An Ottoman village list from about 1870 showed that Ras Karkar had 16 houses and a population of 74, though the population count included men only.

In 1882 the PEF's Survey of Western Palestine (SWP) described Ras Kerker as "a small village in a lofty position, with a spring below it on the north. In the middle of the village is a fortress built about 50 year since. The place was the seat of the great native family of Beni Simhan."

In 1896 the population of Er-Ras was estimated to be about 210 persons.

===British Mandate era===
In the 1922 census of Palestine conducted by the British Mandate authorities, Ras Kerker had a population of 209 Muslims, increasing in the 1931 census to 291 Muslims, in a total of 75 houses.
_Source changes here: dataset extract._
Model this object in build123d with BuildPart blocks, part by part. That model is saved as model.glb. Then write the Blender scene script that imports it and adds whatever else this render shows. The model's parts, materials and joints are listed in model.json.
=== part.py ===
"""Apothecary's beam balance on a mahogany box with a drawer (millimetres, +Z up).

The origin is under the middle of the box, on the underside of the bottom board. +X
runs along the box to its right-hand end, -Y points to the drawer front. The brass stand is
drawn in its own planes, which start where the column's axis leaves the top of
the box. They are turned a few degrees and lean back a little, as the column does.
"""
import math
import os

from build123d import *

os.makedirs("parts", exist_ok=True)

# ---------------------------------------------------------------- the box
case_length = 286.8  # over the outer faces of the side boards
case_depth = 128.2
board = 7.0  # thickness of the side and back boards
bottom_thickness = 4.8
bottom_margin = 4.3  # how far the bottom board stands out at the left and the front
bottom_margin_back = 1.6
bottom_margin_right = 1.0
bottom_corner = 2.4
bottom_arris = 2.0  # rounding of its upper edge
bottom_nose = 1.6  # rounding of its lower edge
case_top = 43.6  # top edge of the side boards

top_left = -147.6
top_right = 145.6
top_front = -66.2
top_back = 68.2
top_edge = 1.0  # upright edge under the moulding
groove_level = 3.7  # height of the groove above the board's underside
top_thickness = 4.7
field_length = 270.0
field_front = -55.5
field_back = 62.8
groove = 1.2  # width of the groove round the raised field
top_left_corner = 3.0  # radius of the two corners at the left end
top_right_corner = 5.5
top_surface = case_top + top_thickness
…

In the 1945 statistics, the population was 340 Muslims, while the total land area was 5,883 dunams, according to an official land and population survey. Of this, 3,366 were allocated for plantations and irrigable land, 1,237 for cereals, while 12 dunams were classified as built-up areas.

===Jordanian era===
In the wake of the 1948 Arab–Israeli War, and after the 1949 Armistice Agreements, Ras Karkar came under Jordanian rule.
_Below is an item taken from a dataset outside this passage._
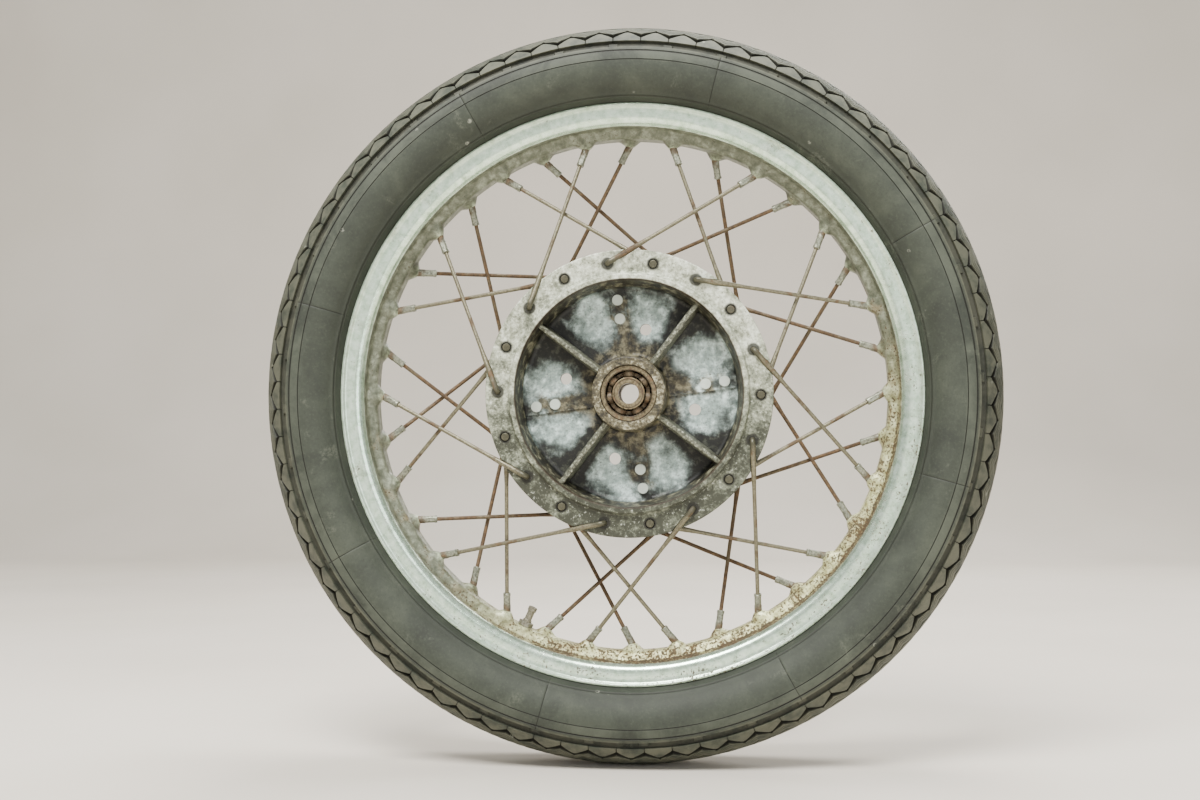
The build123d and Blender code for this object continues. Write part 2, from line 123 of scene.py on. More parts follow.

In 1961, the population of Ras Karkar was 478.

===post-1967===
After the Six-Day War in 1967, Ras Karkar has been under Israeli occupation.

The population of Ras Karker in the 1967 census conducted by the Israeli authorities was 399, 19 of whom originated from the Israeli territory.

After the 1995 accords, 18.6% of Ras Karkar's land was classified as Area B, while the remaining 81.4% is Area C. Israel has confiscated land from Ras Karkar for the establishment of the Israeli outpost "Zayt Ra'nan", and for the construction of roads leading to the Israeli settlement of Talmon.

The castle is surrounded with historic buildings, overlooking to the west the mountains leading to the Mediterranean Sea and to the south, the city of Jerusalem. The village fields below are planted with olive trees.

Entering the now abandoned castle from the northern gate leads to a large courtyard surrounded by a row of rooms. Al-Iliyeh, which is the highest room in the three-floor castle, was used for administrative purposes and as the Sheikh's private refuge. Narrow hallways and oil storage containers, as well as decorations and poems carved in the castle's walls and stones are among the things one can see there.

==Naby Annir==
Just north of Ras Karkar is Neby Annir, meaning "The prophet Annir". According to Tawfiq Canaan, writing in 1927, this place (called en−Nebi 'Annir in Beni Harit) was formerly a place of pilgrimage (mawasim), taking place about the same time as the Nabi Musa religious festival; at the Djum'et el-'Alemat, or Feast of the Flags, on Good Friday.